Read's father, Canadian skiing legend Ken Read, spoke to his son after qualifying in the first run of the World Cup slalom Sunday at the famed course in Kitzbuehel, Austria. Erik Read was 4.55 seconds faster in his second run, finishing seventh in a total of 1:47.15.

"He likes to stay away from it, but after my first run, I'd qualified, and he came over and said 'let it rip now that you're in there,'" said the younger Read, who is from Calgary. "It's pretty cool to do it here in Kitzbuehel, especially with the history my dad's had here.

"This is probably the toughest slalom to do it in. So I'm pretty stoked. What a cool day."

It's just the latest triumph in the best season of the 25-year-old Read's career that includes three-top 10 finishes in World Cup events, twice in Giant Slalom and once in alpine combined. He says he owes that to a renewed focus on the minutiae of preparation.
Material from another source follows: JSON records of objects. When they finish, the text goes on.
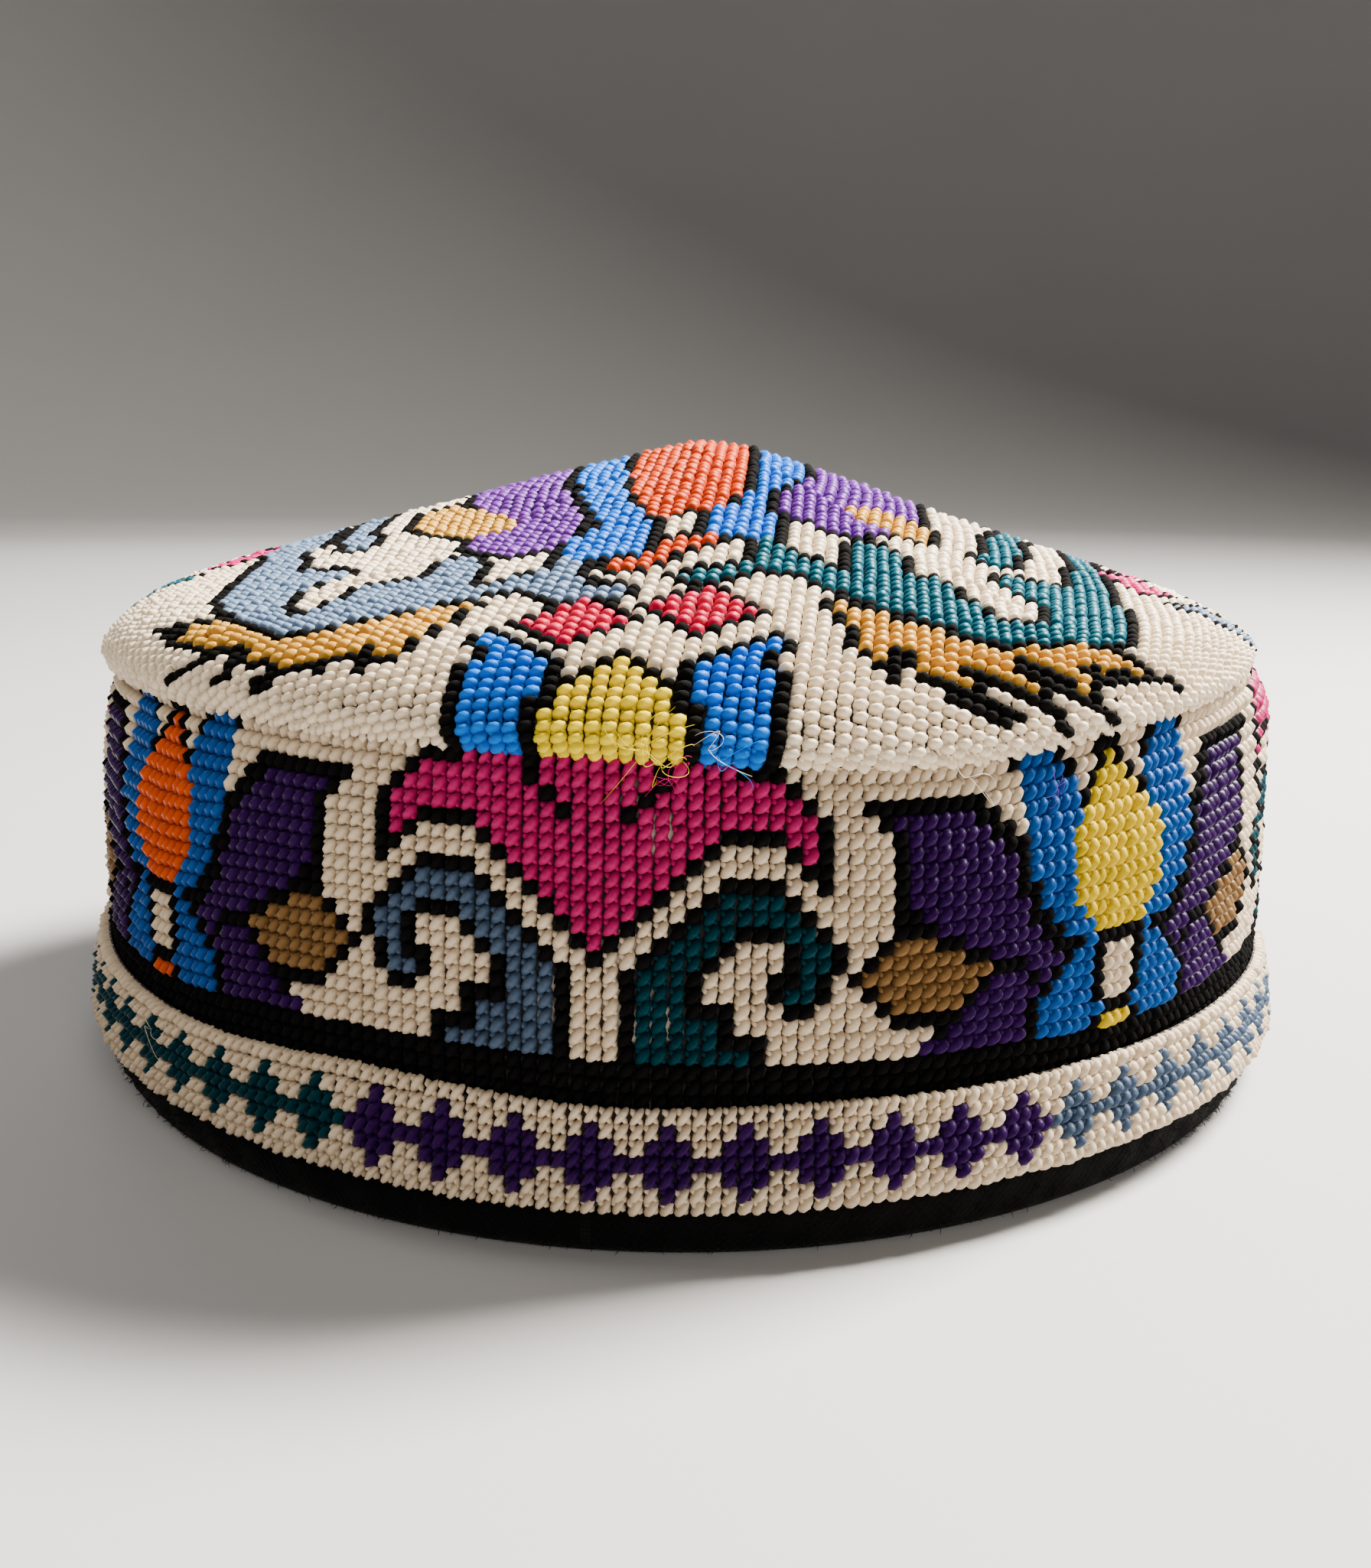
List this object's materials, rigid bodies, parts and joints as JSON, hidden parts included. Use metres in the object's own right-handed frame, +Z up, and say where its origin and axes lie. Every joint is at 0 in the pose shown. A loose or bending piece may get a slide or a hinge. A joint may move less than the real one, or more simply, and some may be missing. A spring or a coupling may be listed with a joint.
{
  "type": "tubeteika skullcap",
  "caption": "Round embroidered skullcap with a low coned crown, an upright side band, a narrow raised trim band and a dark rim binding, open below for the head.",
  "frame": {"origin": "on the cap's upright axis, at the level the rim rests on", "axes": "+Z up through the apex of the crown, -Y towards the front motif of the side band"},
  "size_m": [0.1886, 0.1854, 0.0922],
  "materials": {
    "crown_cloth": "matte cross-stitched cloth with a soft thread sheen",
    "band_cloth": "matte cross-stitched cloth with a soft thread sheen",
    "trim_cloth": "matte cross-stitched cloth with a soft thread sheen",
    "binding_cloth": "matte black napped cloth"
  },
  "bodies": {
    "root": {"crown": "crown_cloth", "side_band": "band_cloth", "trim_band": "trim_cloth", "rim_binding": "binding_cloth"}
  },
  "joints": []
}
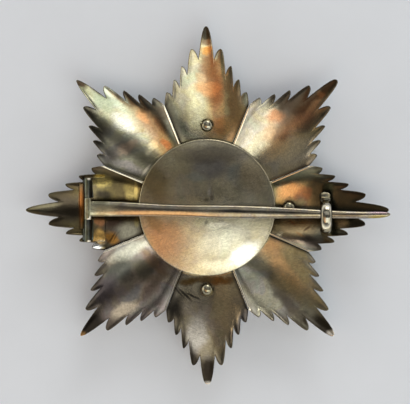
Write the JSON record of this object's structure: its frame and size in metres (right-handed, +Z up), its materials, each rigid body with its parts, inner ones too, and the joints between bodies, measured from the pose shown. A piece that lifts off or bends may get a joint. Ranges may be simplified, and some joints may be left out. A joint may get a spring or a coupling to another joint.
{
  "type": "breast star of an order, lying on its face with its back up",
  "caption": "Serrated rayed breast star lying face down: domed back disc, spanner nuts, and a long hinged pin held under a hook catch.",
  "frame": {"origin": "centre of the star on the surface that it lies on, on the front medallion's flat face", "axes": "+Z up, out of the star's back; +Y towards the north ray, which is the picture's upper edge; +X towards the catch"},
  "size_m": [0.0856, 0.0842, 0.0114],
  "materials": {
    "silver_ray_light": "tarnished silver, softly worn",
    "silver_ray_dark": "dark tarnished silver",
    "silver_disc": "tarnished silver, finely scratched",
    "silver_bright": "polished silver",
    "silver_front": "plain silver",
    "wire": "dark drawn wire"
  },
  "bodies": {
    "star": {"ray_n": "silver_ray_light", "ray_ne": "silver_ray_light", "ray_e_with_catch": "silver_ray_dark", "ray_se": "silver_ray_dark", "ray_s": "silver_ray_dark", "ray_sw": "silver_ray_dark", "ray_w_with_hinge": "silver_ray_light", "ray_nw": "silver_ray_light", "back_disc": "silver_disc", "front_medallion": "silver_front", "nut_n": "silver_bright", "nut_e": "silver_bright", "nut_s": "silver_bright", "nut_w": "silver_bright", "hinge_wire": "wire"},
    "pin": {"pin": "silver_bright"}
  },
  "joints": [
    {"name": "pin_swing", "type": "hinge", "parent": "star", "child": "pin", "pos_m": [-0.02805, 0, 0.0082], "axis": [0, -1, 0], "range_deg": [0, 150]}
  ]
}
"Going in to the off-season this year what I really wanted to do was nail down the details, mentally, my equipment, what I wanted to change in my skiing and my fitness in the gym," Read said. "I think this year is a culmination of all that. I'm able to get in the start gate and really trust in myself and the work I put in and just let it go."

Before the season began, Read had a stated goal of two top-30 finishes and made it within his first two races in Giant Slalom. Now he's having to adjust his own expectations.

"I wasn't quite ready for that, but that's something I still need to work on," Read said. "Now I can really compete with some of the best in the world."

Five-time overall champion Marcel Hirscher prevented Dave Ryding from becoming the first British skier to win a World Cup race. The Austrian used a stunning second run to win the slalom of the classic Hahnenkamm races, while Ryding matched the best World Cup result by a British skier, set by Konrad Bartelski, who finished runner-up in a downhill in Val Gardena, Italy, in December 1981.

"It's just a dream. I was nervous, I just told myself, 'Do what you have to do,'" said Ryding, who is from Bretherton, a small village in Lancashire, England. "It definitely felt like a win, something I will remember for the rest of my life."

Leading a race after the opening run for the first time in his career, Ryding avoided major mistakes, but lost several tenths of his 1.09-second lead over Hirscher at every split in his final run. Hirscher was in ninth place after the opening run but finished the race 0.76 ahead to claim his 20th career slalom win, and 42nd overall.

Alexander Khoroshilov of Russia, who regularly trains together with Ryding in Austria, was 1.11 back in third. Toronto's Phil Brown was 23rd in 1:48.84.

"I have to say hats off to Hirscher, he was untouchable," Ryding said about the Austrian, who stretched his overall lead and went top of the discipline standings again, overtaking slalom World Cup champion Henrik Kristoffersen.

The Norwegian had skied out in the opening run, failing to finish a slalom run for the first time in more than two years. In that stretch, Kristoffersen won 11 of the 21 races.

This season, at age 30, Ryding is enjoying his breakthrough on the World Cup, four years after winning the slalom title of the lower-tier Europa Cup circuit.

He earned his maiden top-10 result by placing sixth in the first slalom of the season in Levi, Finland, in November, and followed up by coming seventh in Zagreb, Croatia, in the first race of 2017.

"If the season stopped now, I would be over the moon. I just keep trying, that's all I can do," said Ryding, who is nicknamed "The Rocket."

The result left Gordon Cleaver the only British winner in the long-stretching history of the Hahnenkamm races. In 1931, more than three decades before the Alpine skiing World Cup was founded in 1967, Cleaver won a combined event to become the first — and to date only — British winner in the Austrian ski resort.

The men's World Cup continues in Austria with another slalom in Schladming on Tuesday.